--- WRITTEN TASK ---
Set down all of the data exactly as it appears.

--- SUPPLIED MATERIAL ---

--- --- ---

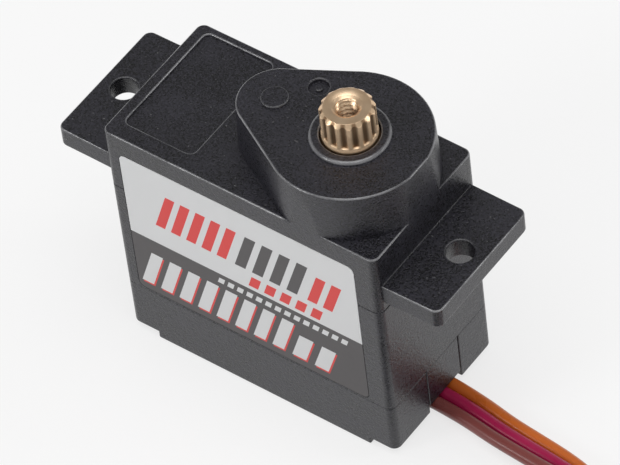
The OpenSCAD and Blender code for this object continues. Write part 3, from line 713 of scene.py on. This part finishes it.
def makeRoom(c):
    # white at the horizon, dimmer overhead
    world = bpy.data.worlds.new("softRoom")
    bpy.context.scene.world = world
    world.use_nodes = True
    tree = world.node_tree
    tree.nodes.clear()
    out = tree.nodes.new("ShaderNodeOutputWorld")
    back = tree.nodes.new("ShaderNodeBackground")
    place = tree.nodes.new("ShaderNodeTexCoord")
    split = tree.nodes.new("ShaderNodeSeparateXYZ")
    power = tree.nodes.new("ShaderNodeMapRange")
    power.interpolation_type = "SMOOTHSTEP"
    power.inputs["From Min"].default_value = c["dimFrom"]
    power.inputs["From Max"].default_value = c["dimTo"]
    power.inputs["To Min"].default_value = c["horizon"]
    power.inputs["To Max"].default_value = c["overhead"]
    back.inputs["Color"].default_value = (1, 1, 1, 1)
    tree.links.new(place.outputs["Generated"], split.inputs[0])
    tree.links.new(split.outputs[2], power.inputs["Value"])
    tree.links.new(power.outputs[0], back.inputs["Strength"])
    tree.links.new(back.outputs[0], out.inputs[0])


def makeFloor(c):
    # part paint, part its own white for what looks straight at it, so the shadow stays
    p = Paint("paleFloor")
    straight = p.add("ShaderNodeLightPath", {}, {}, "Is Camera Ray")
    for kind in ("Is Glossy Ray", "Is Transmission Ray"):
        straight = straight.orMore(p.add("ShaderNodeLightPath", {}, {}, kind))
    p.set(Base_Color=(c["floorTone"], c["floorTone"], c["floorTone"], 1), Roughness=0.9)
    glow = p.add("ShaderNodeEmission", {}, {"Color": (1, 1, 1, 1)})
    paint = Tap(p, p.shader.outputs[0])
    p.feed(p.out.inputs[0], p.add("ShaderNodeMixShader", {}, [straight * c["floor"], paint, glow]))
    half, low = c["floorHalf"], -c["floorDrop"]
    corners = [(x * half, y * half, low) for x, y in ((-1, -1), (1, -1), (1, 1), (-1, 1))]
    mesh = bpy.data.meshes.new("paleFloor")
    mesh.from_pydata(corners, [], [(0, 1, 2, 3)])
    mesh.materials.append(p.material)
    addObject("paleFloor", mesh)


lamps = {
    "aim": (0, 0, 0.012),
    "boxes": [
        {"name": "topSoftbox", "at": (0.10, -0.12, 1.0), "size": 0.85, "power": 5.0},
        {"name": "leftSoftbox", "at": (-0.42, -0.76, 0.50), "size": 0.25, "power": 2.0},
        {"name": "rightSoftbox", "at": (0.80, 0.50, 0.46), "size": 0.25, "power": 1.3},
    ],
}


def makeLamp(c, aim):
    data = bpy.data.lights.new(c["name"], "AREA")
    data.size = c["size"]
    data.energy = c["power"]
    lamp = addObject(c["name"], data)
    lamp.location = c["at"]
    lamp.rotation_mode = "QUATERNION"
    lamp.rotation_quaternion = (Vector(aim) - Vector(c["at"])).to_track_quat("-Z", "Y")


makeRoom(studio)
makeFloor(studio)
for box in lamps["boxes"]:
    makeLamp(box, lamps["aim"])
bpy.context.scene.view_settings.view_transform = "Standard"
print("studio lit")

--- --- ---

--- THE SOLUTION ---
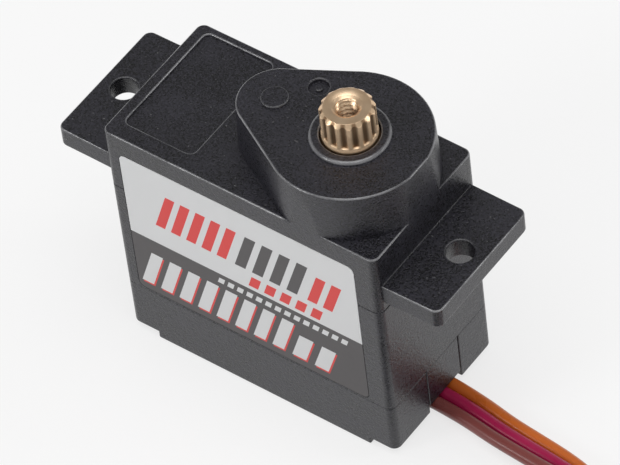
The OpenSCAD and Blender code for this object continues. Write part 3, from line 713 of scene.py on. This part finishes it.
def makeRoom(c):
    # white at the horizon, dimmer overhead
    world = bpy.data.worlds.new("softRoom")
    bpy.context.scene.world = world
    world.use_nodes = True
    tree = world.node_tree
    tree.nodes.clear()
    out = tree.nodes.new("ShaderNodeOutputWorld")
    back = tree.nodes.new("ShaderNodeBackground")
    place = tree.nodes.new("ShaderNodeTexCoord")
    split = tree.nodes.new("ShaderNodeSeparateXYZ")
    power = tree.nodes.new("ShaderNodeMapRange")
    power.interpolation_type = "SMOOTHSTEP"
    power.inputs["From Min"].default_value = c["dimFrom"]
    power.inputs["From Max"].default_value = c["dimTo"]
    power.inputs["To Min"].default_value = c["horizon"]
    power.inputs["To Max"].default_value = c["overhead"]
    back.inputs["Color"].default_value = (1, 1, 1, 1)
    tree.links.new(place.outputs["Generated"], split.inputs[0])
    tree.links.new(split.outputs[2], power.inputs["Value"])
    tree.links.new(power.outputs[0], back.inputs["Strength"])
    tree.links.new(back.outputs[0], out.inputs[0])


def makeFloor(c):
    # part paint, part its own white for what looks straight at it, so the shadow stays
    p = Paint("paleFloor")
    straight = p.add("ShaderNodeLightPath", {}, {}, "Is Camera Ray")
    for kind in ("Is Glossy Ray", "Is Transmission Ray"):
        straight = straight.orMore(p.add("ShaderNodeLightPath", {}, {}, kind))
    p.set(Base_Color=(c["floorTone"], c["floorTone"], c["floorTone"], 1), Roughness=0.9)
    glow = p.add("ShaderNodeEmission", {}, {"Color": (1, 1, 1, 1)})
    paint = Tap(p, p.shader.outputs[0])
    p.feed(p.out.inputs[0], p.add("ShaderNodeMixShader", {}, [straight * c["floor"], paint, glow]))
    half, low = c["floorHalf"], -c["floorDrop"]
    corners = [(x * half, y * half, low) for x, y in ((-1, -1), (1, -1), (1, 1), (-1, 1))]
    mesh = bpy.data.meshes.new("paleFloor")
    mesh.from_pydata(corners, [], [(0, 1, 2, 3)])
    mesh.materials.append(p.material)
    addObject("paleFloor", mesh)


lamps = {
    "aim": (0, 0, 0.012),
    "boxes": [
        {"name": "topSoftbox", "at": (0.10, -0.12, 1.0), "size": 0.85, "power": 5.0},
        {"name": "leftSoftbox", "at": (-0.42, -0.76, 0.50), "size": 0.25, "power": 2.0},
        {"name": "rightSoftbox", "at": (0.80, 0.50, 0.46), "size": 0.25, "power": 1.3},
    ],
}


def makeLamp(c, aim):
    data = bpy.data.lights.new(c["name"], "AREA")
    data.size = c["size"]
    data.energy = c["power"]
    lamp = addObject(c["name"], data)
    lamp.location = c["at"]
    lamp.rotation_mode = "QUATERNION"
    lamp.rotation_quaternion = (Vector(aim) - Vector(c["at"])).to_track_quat("-Z", "Y")


makeRoom(studio)
makeFloor(studio)
for box in lamps["boxes"]:
    makeLamp(box, lamps["aim"])
bpy.context.scene.view_settings.view_transform = "Standard"
print("studio lit")